# [Task goal]
Start at the line containing "Continue the build123d" and stop at the line containing "output: The output"; copy those lines exactly, both ends included, and no others.

── Listing

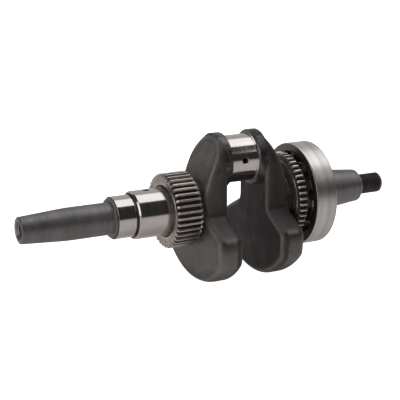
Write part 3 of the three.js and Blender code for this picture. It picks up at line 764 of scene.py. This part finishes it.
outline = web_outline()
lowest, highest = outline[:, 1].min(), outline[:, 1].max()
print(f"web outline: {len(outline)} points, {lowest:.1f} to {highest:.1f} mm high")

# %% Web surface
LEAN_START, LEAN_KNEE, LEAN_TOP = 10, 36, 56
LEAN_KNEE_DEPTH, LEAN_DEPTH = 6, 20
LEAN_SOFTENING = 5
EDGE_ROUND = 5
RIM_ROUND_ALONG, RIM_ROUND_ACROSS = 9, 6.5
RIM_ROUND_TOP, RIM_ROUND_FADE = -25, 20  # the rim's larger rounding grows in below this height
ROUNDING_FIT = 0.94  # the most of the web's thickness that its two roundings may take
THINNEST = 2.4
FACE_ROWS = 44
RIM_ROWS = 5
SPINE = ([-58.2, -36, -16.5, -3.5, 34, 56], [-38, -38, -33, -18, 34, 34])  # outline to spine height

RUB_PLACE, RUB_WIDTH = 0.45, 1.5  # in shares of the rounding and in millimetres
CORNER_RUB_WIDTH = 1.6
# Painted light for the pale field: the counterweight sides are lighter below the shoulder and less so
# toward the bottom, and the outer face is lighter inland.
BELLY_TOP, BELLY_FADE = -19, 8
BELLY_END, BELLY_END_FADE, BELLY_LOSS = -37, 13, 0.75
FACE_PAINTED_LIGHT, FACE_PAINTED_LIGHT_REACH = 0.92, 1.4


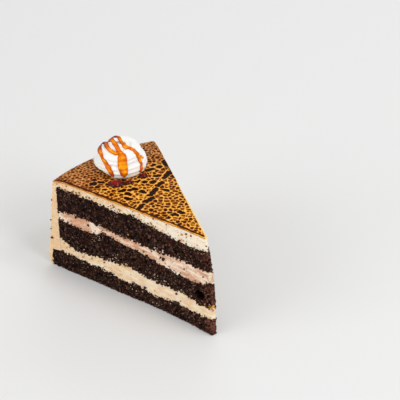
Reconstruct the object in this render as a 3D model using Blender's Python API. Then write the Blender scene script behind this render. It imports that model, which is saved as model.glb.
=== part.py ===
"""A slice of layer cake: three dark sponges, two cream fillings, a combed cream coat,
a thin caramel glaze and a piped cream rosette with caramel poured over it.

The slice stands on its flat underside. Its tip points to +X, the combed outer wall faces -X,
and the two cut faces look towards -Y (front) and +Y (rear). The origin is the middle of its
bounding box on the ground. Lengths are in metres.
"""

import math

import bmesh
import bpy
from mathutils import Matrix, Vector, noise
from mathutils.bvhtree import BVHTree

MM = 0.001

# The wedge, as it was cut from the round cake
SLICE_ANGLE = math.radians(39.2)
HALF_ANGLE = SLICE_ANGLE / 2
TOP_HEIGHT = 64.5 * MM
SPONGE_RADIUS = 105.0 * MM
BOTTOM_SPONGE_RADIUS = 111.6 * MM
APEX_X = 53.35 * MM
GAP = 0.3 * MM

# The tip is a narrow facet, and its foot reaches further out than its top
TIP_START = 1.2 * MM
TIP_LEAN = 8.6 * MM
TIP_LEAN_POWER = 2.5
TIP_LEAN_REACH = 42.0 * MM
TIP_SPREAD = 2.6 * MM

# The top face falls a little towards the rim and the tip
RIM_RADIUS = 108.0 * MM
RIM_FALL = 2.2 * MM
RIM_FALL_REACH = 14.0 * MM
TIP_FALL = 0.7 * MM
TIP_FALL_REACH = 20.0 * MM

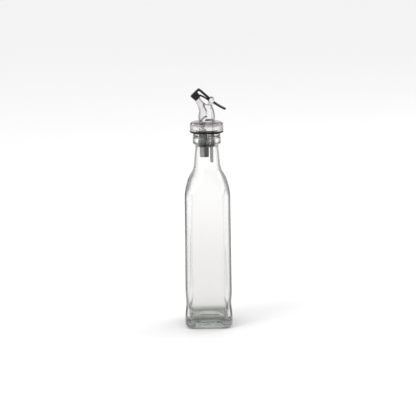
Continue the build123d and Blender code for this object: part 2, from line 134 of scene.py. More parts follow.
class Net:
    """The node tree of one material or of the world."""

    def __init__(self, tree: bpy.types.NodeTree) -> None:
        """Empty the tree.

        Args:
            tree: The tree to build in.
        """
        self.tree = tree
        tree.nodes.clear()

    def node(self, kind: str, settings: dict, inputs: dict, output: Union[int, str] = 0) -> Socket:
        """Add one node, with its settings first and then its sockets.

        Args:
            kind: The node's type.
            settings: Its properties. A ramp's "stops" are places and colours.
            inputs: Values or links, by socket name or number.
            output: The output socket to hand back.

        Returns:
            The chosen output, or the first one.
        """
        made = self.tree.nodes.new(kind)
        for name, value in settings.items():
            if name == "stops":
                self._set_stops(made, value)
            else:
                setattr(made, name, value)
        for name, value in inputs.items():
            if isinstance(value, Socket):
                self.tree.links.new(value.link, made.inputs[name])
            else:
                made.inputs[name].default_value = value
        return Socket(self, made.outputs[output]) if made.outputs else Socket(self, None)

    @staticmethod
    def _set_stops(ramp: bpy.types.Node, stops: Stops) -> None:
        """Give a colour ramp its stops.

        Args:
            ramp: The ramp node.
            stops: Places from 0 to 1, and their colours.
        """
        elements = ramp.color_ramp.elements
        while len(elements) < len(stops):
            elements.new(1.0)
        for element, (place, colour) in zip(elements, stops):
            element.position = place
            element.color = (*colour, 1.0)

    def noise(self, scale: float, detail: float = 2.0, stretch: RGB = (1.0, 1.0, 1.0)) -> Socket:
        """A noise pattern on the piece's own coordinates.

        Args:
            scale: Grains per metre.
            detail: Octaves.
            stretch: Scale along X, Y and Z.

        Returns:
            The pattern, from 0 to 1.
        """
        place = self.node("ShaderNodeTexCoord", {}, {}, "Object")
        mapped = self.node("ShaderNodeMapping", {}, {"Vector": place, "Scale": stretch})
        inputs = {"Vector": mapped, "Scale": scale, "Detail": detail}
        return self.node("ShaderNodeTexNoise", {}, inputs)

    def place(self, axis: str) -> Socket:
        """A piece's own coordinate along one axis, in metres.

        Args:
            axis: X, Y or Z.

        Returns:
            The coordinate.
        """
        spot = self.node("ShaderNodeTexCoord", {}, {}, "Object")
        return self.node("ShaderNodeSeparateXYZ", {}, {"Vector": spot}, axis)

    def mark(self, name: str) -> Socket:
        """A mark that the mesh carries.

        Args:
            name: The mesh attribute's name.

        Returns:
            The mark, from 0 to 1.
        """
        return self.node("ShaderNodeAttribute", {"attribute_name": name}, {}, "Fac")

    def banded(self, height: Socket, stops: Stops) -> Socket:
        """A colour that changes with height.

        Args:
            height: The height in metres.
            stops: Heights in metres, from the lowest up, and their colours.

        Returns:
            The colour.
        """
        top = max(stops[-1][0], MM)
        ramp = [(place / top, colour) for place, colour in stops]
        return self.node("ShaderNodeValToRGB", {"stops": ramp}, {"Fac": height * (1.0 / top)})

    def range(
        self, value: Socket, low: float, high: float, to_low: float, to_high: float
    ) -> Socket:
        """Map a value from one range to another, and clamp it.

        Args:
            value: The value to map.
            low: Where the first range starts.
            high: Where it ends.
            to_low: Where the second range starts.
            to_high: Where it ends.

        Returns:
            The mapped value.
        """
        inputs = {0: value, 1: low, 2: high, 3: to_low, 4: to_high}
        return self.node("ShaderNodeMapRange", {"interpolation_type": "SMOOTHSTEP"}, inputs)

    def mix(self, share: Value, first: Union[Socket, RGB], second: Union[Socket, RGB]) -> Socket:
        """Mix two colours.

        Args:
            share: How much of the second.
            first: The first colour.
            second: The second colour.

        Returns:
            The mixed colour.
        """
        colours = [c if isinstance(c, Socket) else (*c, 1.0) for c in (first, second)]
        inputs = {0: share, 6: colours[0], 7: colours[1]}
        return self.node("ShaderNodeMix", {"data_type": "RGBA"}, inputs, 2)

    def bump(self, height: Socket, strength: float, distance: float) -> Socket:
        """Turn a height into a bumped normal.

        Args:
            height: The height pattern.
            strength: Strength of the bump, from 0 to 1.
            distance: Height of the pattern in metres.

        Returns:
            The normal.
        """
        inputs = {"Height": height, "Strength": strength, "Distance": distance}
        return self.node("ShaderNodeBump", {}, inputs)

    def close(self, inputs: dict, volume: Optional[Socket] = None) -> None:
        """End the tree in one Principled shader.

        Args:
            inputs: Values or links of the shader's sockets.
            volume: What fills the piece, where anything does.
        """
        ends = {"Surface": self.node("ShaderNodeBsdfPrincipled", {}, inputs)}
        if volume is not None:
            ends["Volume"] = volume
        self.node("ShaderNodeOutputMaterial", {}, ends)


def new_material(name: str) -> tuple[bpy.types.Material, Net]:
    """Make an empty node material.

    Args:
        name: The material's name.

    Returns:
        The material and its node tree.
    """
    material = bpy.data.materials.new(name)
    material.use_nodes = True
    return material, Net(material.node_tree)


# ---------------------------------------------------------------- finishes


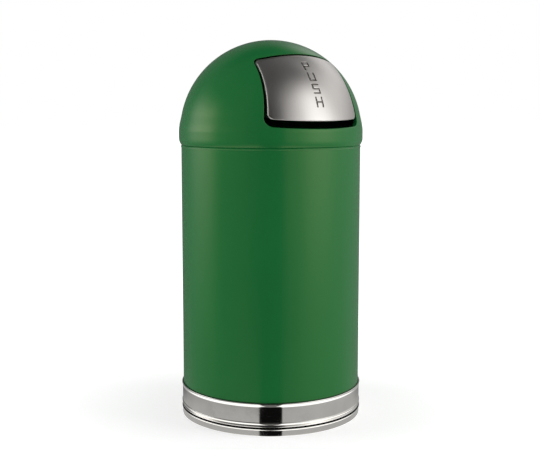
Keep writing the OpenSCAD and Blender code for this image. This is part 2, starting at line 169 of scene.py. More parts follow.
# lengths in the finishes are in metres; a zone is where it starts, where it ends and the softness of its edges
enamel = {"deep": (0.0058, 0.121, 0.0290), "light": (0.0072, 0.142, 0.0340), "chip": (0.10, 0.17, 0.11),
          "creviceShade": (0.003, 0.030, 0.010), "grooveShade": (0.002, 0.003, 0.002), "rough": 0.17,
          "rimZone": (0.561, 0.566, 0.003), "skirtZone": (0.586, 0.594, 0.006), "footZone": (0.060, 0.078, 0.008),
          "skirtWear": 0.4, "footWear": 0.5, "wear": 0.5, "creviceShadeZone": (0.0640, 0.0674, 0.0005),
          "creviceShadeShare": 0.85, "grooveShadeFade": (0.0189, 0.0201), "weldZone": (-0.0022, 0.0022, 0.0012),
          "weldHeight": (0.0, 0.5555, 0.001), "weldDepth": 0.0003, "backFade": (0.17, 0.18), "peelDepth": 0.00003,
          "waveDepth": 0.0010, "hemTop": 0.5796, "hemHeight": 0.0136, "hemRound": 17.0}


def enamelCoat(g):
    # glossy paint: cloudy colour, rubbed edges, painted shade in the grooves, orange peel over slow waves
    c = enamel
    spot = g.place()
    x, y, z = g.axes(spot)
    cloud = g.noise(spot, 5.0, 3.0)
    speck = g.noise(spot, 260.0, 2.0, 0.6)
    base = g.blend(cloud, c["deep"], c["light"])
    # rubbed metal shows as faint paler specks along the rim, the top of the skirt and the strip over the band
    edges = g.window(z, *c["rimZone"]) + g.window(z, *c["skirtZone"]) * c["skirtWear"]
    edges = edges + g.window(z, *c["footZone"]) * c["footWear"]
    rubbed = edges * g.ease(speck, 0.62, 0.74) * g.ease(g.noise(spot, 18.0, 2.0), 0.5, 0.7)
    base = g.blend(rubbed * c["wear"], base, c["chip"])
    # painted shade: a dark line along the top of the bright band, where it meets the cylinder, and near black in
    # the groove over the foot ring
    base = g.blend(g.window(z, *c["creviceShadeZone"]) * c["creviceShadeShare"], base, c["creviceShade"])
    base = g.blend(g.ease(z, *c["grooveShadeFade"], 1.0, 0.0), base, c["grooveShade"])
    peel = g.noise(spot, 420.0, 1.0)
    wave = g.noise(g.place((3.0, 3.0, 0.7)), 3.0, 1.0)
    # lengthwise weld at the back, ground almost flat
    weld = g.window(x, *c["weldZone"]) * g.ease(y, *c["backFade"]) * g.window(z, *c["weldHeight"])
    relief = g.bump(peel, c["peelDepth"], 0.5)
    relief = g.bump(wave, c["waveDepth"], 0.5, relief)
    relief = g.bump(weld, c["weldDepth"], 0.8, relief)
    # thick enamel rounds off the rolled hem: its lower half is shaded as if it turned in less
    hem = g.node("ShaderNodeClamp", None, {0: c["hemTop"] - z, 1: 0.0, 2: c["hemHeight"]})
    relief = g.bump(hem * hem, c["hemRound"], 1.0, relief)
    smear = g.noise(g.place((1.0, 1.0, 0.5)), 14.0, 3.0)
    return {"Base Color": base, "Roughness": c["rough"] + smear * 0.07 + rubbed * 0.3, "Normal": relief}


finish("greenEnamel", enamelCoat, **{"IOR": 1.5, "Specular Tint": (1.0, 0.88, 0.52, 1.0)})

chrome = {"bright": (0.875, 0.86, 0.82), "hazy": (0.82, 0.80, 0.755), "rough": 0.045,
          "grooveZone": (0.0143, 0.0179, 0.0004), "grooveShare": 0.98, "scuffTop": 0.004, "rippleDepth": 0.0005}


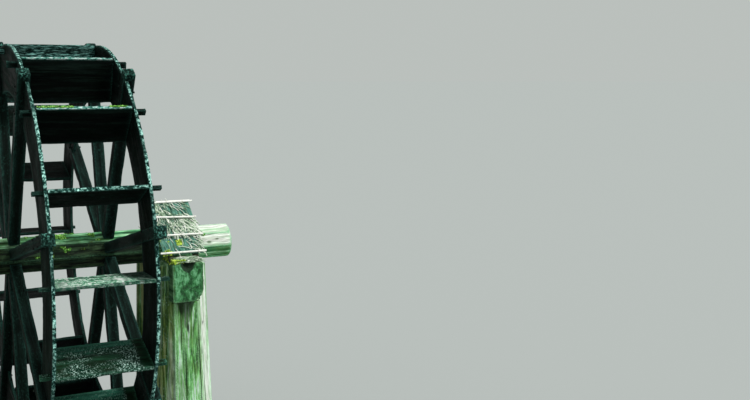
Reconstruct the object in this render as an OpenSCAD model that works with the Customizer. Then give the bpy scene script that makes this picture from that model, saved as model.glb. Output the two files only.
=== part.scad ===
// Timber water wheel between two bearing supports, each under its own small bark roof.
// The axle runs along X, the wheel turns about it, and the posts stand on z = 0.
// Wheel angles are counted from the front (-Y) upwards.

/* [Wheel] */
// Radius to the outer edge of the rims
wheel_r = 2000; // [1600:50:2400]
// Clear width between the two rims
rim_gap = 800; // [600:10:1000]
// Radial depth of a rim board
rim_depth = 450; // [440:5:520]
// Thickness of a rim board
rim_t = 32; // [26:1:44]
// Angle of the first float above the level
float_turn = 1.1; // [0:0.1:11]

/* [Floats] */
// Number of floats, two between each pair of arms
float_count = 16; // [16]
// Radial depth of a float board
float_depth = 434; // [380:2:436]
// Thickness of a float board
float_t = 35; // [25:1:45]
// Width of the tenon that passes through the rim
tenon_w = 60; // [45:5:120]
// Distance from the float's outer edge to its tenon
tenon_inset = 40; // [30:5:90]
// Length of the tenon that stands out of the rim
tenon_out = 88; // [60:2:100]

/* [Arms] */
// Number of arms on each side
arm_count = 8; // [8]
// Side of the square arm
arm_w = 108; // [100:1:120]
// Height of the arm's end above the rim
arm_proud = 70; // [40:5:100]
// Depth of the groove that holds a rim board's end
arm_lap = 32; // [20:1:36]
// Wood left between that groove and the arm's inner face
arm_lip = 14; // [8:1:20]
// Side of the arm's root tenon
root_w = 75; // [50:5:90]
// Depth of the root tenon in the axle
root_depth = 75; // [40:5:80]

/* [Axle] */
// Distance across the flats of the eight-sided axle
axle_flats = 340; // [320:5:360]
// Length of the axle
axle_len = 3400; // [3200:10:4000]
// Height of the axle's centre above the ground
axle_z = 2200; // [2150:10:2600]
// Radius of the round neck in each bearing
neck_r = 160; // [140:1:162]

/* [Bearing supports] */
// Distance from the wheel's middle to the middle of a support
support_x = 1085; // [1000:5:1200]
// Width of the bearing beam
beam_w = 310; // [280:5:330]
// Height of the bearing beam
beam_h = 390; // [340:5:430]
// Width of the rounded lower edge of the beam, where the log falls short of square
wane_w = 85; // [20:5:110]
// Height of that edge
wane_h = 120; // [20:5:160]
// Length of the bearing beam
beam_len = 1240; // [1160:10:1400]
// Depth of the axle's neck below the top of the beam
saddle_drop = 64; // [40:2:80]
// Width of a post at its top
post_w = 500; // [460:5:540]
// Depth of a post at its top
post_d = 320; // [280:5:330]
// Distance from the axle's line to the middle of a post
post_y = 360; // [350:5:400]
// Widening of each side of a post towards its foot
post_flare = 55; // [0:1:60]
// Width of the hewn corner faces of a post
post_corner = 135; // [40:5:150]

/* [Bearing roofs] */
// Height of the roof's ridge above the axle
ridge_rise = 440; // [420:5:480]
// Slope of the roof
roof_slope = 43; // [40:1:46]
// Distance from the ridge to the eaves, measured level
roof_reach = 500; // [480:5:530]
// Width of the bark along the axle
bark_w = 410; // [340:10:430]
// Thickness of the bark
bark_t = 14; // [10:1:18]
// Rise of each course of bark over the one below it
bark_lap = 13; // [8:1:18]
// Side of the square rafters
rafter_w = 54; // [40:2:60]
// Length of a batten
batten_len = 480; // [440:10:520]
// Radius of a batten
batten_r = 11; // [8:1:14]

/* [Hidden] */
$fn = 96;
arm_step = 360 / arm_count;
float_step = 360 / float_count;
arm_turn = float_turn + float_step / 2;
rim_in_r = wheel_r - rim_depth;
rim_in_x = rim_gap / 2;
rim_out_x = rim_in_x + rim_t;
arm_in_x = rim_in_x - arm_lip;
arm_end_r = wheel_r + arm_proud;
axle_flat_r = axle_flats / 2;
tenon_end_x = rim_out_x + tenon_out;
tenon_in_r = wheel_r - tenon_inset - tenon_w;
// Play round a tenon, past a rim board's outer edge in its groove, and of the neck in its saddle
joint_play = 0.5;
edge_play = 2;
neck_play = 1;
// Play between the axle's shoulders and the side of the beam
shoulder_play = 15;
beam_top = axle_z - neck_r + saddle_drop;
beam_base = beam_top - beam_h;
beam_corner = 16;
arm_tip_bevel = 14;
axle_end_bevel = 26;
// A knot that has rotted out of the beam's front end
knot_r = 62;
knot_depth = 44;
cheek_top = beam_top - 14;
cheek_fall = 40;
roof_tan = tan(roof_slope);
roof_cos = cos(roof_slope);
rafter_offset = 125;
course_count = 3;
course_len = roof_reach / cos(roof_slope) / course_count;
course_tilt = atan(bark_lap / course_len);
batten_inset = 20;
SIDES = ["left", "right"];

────

# [Solution to this task]
Continue the build123d and Blender code for this object: part 2, from line 134 of scene.py. More parts follow.
class Net:
    """The node tree of one material or of the world."""

    def __init__(self, tree: bpy.types.NodeTree) -> None:
        """Empty the tree.

        Args:
            tree: The tree to build in.
        """
        self.tree = tree
        tree.nodes.clear()

    def node(self, kind: str, settings: dict, inputs: dict, output: Union[int, str] = 0) -> Socket:
        """Add one node, with its settings first and then its sockets.

        Args:
            kind: The node's type.
            settings: Its properties. A ramp's "stops" are places and colours.
            inputs: Values or links, by socket name or number.
            output: The output socket to hand back.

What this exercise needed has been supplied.